考虑储能SOC的分布式光伏一次调频优化控制方法

doi:10.19799/j.cnki.2095-4239.2025.0295

摘要/Abstract

摘要：

随着分布式光伏等可再生能源的并网，传统调频资源已无法满足日益增长的调频需求。为更好地改善电网频率特性，发挥分布式光伏的调频潜力，提出了考虑储能SOC的分布式光伏一次调频优化控制方法。首先，根据分布式光伏以及储能设备的频率响应特性，建立了并网频率控制模型；然后，结合冠豪猪优化算法(CPO)对模型预测控制(MPC)的关键参数进行自适应调整，在此基础上考虑分布式光伏的容量限制以及储能SOC特征，构建了一次调频参数优化模型并实时更新状态空间方程，以此实现对分布式光伏频率支撑能力的精确控制；最后，通过Matlab/Simulink仿真算例对比不同控制策略下的调频性能。结果表明，该算法相比于优化前的控制策略具有更高的控制精度和更快的响应速度，且在延时和连续扰动场景下仍能表现出较好的控制性能，具有较强的鲁棒性和抗干扰能力。
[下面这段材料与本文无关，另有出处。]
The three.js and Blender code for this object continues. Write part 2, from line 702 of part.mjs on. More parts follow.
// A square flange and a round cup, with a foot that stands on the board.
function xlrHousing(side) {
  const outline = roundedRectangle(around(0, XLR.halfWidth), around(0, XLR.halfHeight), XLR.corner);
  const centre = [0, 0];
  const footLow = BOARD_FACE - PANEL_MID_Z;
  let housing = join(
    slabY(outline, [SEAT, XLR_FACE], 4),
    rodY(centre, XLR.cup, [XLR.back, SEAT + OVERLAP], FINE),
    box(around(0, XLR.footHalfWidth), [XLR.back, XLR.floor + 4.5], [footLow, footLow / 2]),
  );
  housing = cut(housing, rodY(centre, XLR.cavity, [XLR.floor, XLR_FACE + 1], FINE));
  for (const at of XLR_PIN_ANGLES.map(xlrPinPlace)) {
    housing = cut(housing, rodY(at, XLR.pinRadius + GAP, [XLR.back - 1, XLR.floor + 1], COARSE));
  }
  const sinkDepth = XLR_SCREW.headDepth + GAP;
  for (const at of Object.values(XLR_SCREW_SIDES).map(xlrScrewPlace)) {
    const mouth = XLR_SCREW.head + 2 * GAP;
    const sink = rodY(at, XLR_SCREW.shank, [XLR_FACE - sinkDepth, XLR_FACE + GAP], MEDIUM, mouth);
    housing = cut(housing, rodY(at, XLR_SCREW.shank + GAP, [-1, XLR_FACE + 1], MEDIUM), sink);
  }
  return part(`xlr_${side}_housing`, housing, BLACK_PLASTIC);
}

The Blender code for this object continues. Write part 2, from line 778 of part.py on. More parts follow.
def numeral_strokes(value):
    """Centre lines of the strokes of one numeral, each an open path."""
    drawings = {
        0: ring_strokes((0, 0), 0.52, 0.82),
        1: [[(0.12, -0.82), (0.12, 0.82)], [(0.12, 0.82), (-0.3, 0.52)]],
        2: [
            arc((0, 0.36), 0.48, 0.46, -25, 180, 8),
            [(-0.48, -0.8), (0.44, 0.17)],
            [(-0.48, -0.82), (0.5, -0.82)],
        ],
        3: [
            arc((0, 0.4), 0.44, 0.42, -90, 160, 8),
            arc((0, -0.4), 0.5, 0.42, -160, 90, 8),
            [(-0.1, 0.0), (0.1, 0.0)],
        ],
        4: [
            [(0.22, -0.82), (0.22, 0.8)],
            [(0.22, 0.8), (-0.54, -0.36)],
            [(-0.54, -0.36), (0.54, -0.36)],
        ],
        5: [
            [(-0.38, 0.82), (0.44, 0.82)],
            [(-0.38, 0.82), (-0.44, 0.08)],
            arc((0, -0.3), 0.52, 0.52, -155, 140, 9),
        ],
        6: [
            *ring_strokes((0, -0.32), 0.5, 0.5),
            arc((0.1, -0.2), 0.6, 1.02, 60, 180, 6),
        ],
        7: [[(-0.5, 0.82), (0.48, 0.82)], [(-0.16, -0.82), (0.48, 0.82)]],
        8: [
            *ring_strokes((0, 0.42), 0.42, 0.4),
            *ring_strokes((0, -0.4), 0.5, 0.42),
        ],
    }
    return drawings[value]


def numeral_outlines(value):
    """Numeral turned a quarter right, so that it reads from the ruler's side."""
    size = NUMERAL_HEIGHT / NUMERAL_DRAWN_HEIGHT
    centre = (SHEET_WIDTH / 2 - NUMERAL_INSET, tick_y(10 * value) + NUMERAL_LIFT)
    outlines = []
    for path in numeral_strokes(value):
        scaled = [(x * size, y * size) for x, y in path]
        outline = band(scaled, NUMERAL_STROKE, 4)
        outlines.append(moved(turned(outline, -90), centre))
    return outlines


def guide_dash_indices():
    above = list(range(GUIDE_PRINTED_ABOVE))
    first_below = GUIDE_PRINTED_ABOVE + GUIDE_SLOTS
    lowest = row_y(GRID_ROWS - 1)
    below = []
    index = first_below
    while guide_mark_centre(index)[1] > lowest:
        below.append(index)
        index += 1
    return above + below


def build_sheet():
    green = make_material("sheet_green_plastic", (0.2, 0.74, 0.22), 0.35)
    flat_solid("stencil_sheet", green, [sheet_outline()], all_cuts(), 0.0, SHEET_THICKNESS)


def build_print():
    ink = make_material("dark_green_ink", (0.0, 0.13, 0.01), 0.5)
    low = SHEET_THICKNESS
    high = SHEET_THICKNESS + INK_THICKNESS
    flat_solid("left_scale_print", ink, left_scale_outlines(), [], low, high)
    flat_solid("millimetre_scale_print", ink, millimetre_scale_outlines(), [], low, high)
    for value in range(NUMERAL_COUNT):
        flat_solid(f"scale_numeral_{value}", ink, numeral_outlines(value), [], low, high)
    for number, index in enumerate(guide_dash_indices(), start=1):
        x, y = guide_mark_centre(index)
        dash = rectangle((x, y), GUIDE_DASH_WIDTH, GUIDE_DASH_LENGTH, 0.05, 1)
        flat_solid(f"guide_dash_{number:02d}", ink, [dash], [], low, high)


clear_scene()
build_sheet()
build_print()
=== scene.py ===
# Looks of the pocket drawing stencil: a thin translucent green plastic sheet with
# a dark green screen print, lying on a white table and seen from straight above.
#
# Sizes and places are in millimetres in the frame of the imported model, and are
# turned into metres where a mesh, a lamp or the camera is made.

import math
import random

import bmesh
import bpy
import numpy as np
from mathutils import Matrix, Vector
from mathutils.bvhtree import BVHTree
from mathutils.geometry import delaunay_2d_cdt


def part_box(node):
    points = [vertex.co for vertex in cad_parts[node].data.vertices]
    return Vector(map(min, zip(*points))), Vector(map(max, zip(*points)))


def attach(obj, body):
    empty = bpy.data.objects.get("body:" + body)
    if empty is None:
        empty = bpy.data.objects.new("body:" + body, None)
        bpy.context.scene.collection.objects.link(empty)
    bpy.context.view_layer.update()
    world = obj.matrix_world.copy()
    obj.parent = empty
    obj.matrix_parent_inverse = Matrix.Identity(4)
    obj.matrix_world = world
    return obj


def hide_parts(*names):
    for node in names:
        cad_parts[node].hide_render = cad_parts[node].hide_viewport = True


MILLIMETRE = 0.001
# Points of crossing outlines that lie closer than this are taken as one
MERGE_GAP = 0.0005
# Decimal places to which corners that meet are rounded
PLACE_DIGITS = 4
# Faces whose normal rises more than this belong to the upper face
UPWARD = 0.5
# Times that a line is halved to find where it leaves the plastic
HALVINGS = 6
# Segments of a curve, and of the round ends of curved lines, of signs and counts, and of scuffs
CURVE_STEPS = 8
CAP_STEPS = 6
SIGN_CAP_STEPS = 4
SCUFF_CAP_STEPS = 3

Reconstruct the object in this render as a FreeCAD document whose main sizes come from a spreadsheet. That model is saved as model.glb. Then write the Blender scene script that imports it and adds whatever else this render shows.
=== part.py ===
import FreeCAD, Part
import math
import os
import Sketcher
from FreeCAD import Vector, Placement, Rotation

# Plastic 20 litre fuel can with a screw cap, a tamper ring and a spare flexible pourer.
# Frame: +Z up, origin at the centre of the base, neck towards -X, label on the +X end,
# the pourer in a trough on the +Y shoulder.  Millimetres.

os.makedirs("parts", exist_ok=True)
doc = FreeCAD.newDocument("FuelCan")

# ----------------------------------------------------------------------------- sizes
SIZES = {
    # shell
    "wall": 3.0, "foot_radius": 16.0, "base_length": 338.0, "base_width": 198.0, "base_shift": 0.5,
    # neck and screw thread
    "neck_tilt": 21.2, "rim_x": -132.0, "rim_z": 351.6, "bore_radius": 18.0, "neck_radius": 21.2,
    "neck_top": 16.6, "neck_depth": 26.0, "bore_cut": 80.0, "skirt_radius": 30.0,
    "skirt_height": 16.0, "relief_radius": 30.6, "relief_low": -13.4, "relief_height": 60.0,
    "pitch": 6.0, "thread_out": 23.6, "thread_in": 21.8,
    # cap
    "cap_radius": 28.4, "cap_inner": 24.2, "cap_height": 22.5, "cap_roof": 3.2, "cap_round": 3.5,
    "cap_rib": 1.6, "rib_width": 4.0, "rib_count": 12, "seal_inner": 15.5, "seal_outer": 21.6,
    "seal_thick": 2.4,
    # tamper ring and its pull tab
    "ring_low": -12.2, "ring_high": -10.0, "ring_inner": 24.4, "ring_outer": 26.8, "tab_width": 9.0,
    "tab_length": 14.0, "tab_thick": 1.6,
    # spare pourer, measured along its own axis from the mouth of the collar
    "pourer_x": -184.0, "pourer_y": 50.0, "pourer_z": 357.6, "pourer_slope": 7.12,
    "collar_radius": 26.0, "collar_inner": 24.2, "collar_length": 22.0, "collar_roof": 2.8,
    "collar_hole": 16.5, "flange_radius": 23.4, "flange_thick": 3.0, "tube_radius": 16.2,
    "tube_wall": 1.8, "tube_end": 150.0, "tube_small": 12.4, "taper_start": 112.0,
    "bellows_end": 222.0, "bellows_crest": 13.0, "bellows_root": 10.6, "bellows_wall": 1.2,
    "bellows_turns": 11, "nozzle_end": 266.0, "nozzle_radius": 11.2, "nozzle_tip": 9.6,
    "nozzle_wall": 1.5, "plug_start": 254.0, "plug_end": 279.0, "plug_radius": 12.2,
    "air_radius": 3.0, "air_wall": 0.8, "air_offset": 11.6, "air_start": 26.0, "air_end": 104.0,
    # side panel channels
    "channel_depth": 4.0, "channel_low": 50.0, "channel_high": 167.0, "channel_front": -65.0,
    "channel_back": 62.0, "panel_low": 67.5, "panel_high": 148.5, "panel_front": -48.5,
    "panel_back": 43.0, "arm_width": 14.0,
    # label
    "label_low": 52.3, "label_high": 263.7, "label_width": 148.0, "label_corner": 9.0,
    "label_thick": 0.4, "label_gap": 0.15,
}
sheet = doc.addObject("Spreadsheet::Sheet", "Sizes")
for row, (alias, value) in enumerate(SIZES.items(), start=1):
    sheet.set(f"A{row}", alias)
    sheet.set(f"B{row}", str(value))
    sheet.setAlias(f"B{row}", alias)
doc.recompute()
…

关键词: 储能荷电状态, 分布式光伏, 模型预测控制, 参数优化

Abstract:

With the integration of renewable energy sources such as distributed photovoltaics, traditional frequency regulation resources can no longer meet the growing frequency regulation demand. To better improve the frequency characteristics of power grids and unleash the frequency regulation potential of distributed photovoltaics, we propose an optimization control method for distributed photovoltaic primary frequency regulation considering energy storage SOC. First, a grid-connected frequency control model was developed based on the frequency response characteristics of distributed photovoltaic and energy storage devices. Second, combined with the Guanhao pig optimization algorithm, the key parameters of the predictive control model were adaptively adjusted. Based on this, considering the capacity limitation of distributed photovoltaics and the characteristics of energy storage SOC, a frequency modulation parameter optimization model was developed, and the state space equation was updated in real time to achieve precise control of the frequency support capability of distributed photovoltaics. Finally, by comparing the frequency modulation performance under different control strategies through MATLAB/Simulink simulation examples, the results show that the optimized control algorithm has higher control accuracy and faster response speed than the pre-optimized control strategy. Moreover, the optimized algorithm demonstrates good control performance in delay scenarios with good robustness and anti-interference ability.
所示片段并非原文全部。